Dataset extract -
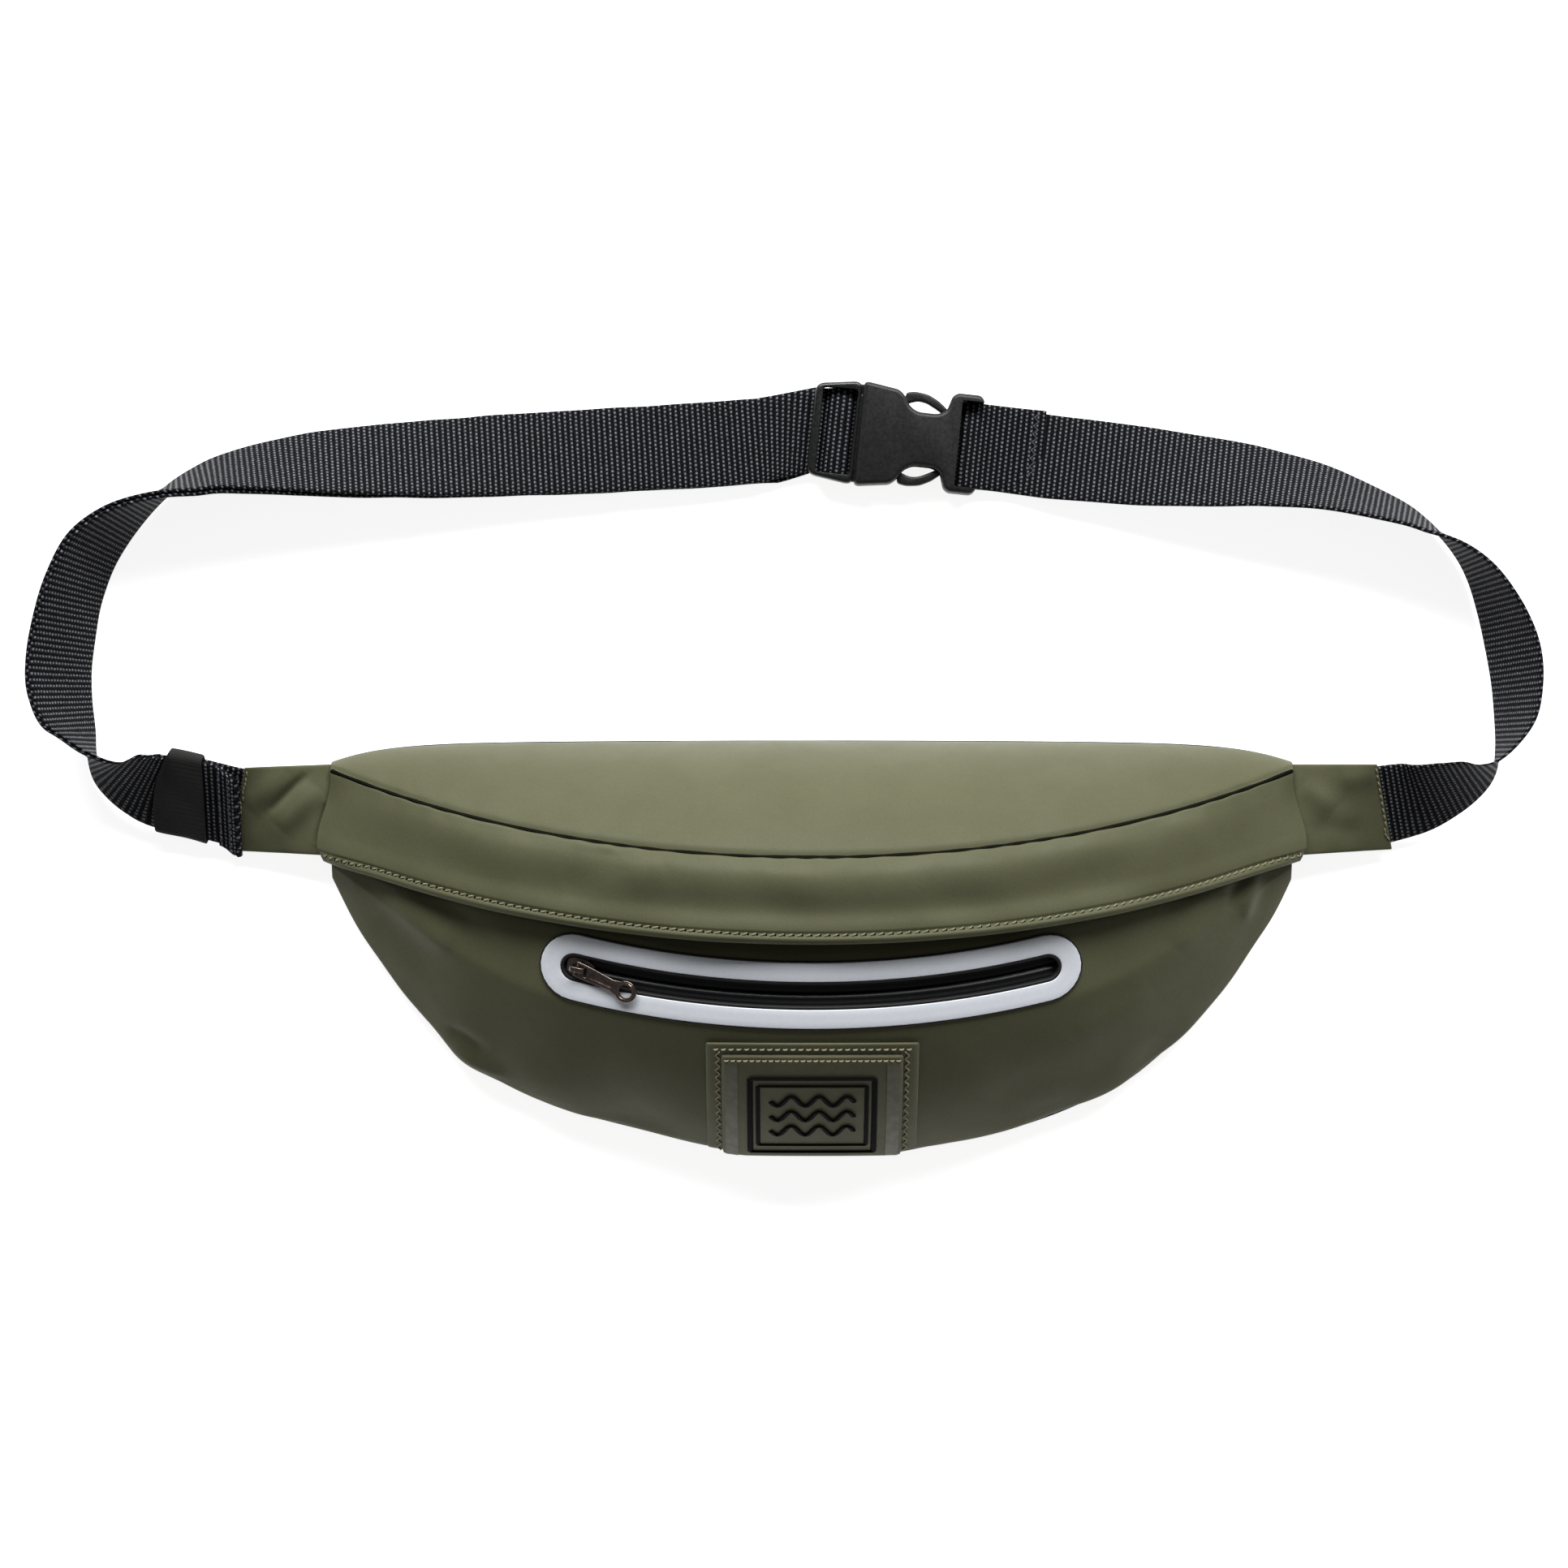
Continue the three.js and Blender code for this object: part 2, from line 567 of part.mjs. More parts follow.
==
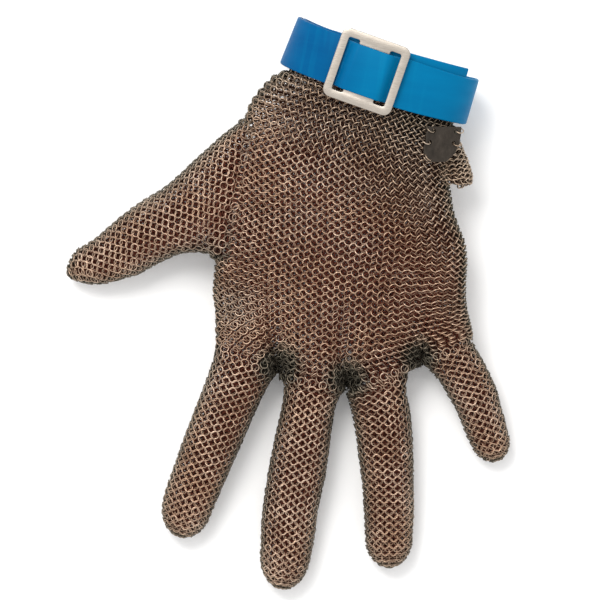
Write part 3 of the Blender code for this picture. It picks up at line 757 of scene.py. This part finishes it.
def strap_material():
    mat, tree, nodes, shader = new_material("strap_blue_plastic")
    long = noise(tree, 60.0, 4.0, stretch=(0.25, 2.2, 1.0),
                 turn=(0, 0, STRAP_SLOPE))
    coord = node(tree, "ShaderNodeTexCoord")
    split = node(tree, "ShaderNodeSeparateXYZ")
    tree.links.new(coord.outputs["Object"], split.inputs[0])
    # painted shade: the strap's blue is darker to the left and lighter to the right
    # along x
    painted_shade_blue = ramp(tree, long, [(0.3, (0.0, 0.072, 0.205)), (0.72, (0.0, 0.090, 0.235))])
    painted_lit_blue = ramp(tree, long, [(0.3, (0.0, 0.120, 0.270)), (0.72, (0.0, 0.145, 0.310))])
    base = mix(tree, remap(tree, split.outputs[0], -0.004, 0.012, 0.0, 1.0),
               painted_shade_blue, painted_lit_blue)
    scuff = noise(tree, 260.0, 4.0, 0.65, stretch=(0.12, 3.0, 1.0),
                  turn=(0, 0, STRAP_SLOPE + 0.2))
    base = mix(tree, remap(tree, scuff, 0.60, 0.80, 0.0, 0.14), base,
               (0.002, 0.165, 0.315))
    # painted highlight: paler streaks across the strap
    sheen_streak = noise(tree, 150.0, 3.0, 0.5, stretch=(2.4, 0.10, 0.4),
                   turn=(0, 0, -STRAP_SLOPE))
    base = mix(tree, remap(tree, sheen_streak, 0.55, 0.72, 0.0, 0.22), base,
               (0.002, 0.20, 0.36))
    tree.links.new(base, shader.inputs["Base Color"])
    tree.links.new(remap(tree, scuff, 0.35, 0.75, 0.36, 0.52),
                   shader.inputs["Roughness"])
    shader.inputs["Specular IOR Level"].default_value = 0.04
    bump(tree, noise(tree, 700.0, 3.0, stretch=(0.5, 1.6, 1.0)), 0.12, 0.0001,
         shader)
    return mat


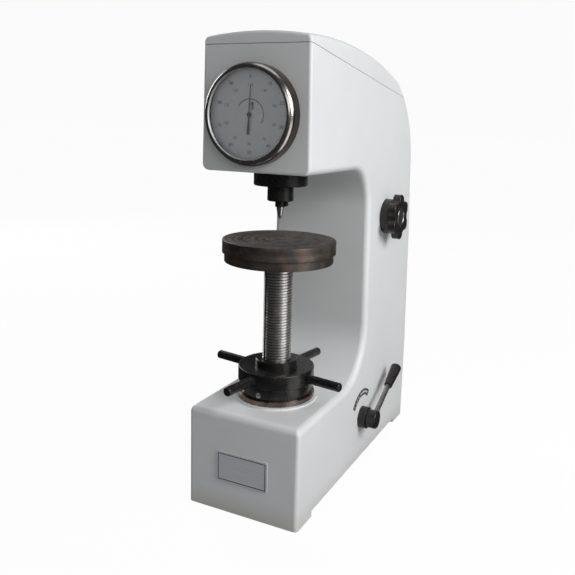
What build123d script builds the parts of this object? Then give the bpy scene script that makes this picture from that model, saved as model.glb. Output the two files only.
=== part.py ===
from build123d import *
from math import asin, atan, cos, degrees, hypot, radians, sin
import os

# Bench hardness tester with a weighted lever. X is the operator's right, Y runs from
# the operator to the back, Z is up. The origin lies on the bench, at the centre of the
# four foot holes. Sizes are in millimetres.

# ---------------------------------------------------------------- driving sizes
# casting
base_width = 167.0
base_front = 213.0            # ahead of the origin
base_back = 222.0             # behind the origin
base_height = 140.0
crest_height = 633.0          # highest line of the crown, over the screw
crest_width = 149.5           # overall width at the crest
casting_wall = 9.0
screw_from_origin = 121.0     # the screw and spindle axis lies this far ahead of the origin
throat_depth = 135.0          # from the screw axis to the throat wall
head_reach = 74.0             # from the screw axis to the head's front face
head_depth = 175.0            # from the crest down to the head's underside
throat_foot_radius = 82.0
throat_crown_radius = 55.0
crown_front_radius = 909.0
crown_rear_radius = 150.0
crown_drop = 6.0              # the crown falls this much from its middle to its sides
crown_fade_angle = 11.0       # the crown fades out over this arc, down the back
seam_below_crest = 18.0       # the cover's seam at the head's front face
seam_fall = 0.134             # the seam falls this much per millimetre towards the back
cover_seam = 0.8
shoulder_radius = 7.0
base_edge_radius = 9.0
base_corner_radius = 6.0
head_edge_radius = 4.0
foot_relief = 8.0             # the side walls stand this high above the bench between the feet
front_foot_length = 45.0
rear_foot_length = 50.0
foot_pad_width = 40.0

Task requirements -
Go through the data and count each line that has the word "Blender", then give the total alone.

Response to the exercise -
2